● **Direction**
Copy the records below verbatim, from the first line through the line containing "place_drinker(body, GROUND)", inclusive, and output nothing else.
• • • • • • •
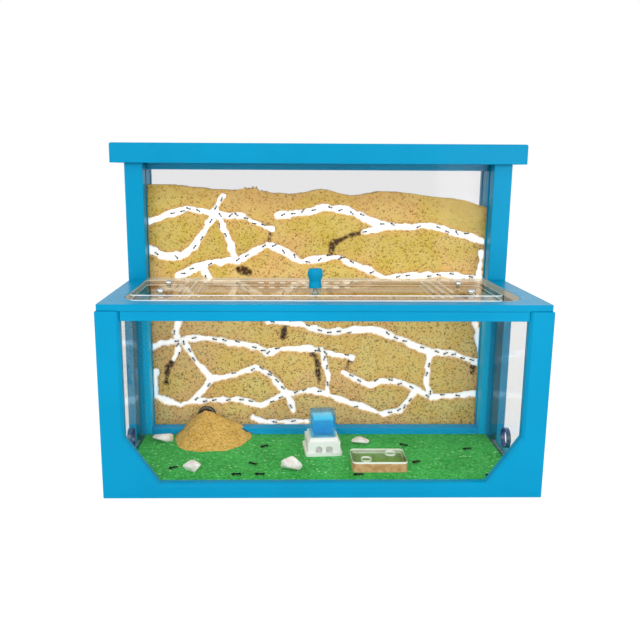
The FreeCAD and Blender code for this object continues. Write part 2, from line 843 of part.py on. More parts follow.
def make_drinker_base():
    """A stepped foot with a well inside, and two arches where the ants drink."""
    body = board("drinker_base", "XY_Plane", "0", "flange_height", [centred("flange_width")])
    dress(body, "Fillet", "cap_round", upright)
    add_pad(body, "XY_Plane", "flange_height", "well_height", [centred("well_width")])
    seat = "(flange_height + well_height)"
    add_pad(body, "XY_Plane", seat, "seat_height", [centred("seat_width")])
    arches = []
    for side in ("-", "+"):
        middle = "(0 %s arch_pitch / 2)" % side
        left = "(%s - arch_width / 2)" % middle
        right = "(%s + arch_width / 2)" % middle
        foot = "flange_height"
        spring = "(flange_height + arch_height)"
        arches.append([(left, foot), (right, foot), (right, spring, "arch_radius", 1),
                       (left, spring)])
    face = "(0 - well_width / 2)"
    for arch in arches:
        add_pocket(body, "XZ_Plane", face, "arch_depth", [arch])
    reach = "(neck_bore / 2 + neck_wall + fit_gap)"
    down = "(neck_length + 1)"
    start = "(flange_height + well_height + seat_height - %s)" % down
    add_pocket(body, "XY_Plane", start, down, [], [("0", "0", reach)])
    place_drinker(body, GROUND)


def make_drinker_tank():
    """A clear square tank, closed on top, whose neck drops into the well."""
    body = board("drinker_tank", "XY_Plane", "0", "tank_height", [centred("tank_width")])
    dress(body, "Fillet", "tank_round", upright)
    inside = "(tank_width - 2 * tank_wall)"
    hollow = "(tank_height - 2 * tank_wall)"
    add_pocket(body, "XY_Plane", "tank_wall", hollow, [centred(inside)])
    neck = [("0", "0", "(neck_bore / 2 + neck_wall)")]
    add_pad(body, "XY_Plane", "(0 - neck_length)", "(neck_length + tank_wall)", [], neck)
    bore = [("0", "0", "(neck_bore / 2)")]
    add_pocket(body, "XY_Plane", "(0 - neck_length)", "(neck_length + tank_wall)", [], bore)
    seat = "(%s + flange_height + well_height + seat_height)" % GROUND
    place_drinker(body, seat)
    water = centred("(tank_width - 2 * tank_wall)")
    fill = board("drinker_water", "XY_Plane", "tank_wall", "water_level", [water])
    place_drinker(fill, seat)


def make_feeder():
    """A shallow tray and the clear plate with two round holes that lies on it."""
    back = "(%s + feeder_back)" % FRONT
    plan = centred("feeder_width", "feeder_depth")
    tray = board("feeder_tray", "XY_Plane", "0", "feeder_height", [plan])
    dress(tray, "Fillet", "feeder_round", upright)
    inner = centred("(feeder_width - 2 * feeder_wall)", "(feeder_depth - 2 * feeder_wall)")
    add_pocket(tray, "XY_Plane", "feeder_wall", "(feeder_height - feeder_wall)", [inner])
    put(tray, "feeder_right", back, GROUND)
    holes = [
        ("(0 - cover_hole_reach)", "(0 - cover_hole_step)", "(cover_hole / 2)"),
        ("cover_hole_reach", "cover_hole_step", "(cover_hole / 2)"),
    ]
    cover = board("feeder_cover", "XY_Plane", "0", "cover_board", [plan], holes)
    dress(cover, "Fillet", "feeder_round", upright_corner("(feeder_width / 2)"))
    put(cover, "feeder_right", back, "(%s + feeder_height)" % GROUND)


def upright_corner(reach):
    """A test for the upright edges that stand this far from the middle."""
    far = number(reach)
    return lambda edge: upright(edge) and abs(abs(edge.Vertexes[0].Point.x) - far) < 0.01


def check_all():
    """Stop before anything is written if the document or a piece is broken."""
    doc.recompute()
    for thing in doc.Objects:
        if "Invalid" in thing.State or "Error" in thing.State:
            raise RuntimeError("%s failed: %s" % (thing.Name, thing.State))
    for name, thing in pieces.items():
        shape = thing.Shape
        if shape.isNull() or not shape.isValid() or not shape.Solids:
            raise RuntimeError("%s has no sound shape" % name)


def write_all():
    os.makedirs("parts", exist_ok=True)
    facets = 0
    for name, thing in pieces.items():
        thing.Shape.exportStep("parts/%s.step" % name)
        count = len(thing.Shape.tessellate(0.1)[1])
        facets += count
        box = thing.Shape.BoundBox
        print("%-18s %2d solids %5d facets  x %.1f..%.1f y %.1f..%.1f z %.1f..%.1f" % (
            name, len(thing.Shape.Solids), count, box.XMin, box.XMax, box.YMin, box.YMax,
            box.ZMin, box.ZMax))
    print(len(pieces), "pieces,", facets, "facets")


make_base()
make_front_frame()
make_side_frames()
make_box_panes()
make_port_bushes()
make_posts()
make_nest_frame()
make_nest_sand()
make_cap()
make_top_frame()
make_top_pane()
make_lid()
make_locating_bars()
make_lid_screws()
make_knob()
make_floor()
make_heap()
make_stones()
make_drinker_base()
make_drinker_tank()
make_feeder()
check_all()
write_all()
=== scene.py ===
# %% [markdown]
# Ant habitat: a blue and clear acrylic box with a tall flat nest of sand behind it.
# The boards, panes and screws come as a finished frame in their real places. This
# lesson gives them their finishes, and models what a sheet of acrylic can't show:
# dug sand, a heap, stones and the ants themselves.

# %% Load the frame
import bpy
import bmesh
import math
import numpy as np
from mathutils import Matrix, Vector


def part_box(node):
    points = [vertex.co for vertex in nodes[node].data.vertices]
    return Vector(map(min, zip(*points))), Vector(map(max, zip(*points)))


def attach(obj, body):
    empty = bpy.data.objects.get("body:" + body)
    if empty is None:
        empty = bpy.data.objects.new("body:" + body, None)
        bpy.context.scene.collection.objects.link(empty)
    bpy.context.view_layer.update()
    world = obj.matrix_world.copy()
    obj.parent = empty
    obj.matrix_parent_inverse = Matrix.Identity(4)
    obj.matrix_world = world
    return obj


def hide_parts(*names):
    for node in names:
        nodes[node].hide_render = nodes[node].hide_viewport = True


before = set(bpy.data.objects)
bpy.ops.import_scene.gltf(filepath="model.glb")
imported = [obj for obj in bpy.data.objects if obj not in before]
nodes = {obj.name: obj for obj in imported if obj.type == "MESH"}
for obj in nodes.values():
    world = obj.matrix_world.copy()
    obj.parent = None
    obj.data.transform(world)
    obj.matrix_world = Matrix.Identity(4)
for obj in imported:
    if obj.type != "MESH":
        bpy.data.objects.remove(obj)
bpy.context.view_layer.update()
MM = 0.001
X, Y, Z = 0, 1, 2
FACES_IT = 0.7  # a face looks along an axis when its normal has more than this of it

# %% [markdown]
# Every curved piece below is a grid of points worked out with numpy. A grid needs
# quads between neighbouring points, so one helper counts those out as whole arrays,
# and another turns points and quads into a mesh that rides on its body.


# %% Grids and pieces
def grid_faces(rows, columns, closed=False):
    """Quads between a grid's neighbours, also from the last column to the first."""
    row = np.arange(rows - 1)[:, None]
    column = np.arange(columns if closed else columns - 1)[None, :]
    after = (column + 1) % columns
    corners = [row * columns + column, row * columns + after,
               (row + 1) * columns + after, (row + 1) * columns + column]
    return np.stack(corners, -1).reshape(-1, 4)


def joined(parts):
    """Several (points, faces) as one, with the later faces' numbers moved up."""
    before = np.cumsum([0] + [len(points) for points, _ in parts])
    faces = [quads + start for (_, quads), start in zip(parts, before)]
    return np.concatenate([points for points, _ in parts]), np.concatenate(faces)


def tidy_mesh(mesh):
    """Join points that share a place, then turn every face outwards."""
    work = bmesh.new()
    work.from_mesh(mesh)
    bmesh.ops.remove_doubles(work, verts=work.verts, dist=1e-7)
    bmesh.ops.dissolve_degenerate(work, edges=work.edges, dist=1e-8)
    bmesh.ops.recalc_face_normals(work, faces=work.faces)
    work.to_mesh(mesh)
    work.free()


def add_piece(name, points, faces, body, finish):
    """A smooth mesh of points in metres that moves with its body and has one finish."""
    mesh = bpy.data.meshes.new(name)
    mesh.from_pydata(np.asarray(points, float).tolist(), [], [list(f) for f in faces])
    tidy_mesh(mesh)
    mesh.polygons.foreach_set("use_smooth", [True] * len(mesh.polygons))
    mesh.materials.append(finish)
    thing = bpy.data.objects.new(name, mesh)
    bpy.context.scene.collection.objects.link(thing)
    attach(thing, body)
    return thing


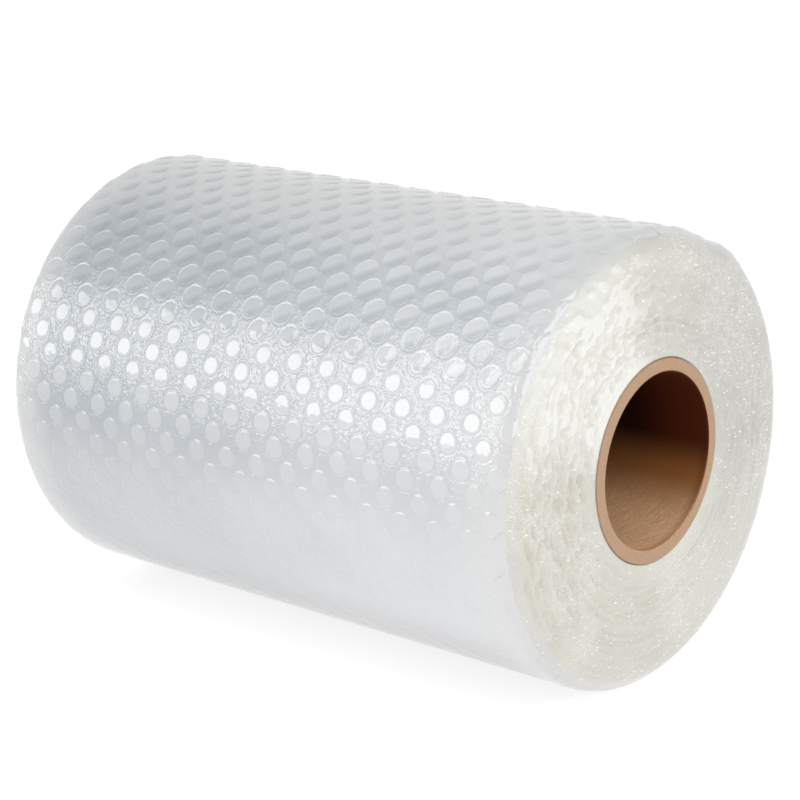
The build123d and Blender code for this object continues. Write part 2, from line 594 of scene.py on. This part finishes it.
• • • • • • •
● **Answer for this exercise**
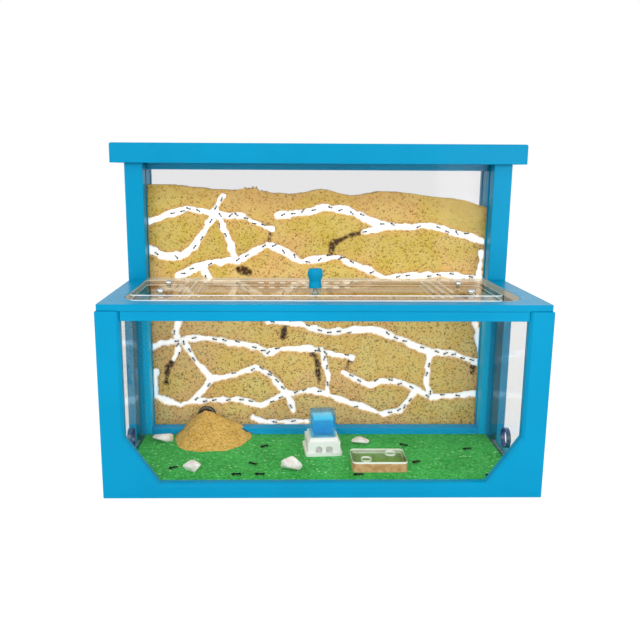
The FreeCAD and Blender code for this object continues. Write part 2, from line 843 of part.py on. More parts follow.
def make_drinker_base():
    """A stepped foot with a well inside, and two arches where the ants drink."""
    body = board("drinker_base", "XY_Plane", "0", "flange_height", [centred("flange_width")])
    dress(body, "Fillet", "cap_round", upright)
    add_pad(body, "XY_Plane", "flange_height", "well_height", [centred("well_width")])
    seat = "(flange_height + well_height)"
    add_pad(body, "XY_Plane", seat, "seat_height", [centred("seat_width")])
    arches = []
    for side in ("-", "+"):
        middle = "(0 %s arch_pitch / 2)" % side
        left = "(%s - arch_width / 2)" % middle
        right = "(%s + arch_width / 2)" % middle
        foot = "flange_height"
        spring = "(flange_height + arch_height)"
        arches.append([(left, foot), (right, foot), (right, spring, "arch_radius", 1),
                       (left, spring)])
    face = "(0 - well_width / 2)"
    for arch in arches:
        add_pocket(body, "XZ_Plane", face, "arch_depth", [arch])
    reach = "(neck_bore / 2 + neck_wall + fit_gap)"
    down = "(neck_length + 1)"
    start = "(flange_height + well_height + seat_height - %s)" % down
    add_pocket(body, "XY_Plane", start, down, [], [("0", "0", reach)])
    place_drinker(body, GROUND)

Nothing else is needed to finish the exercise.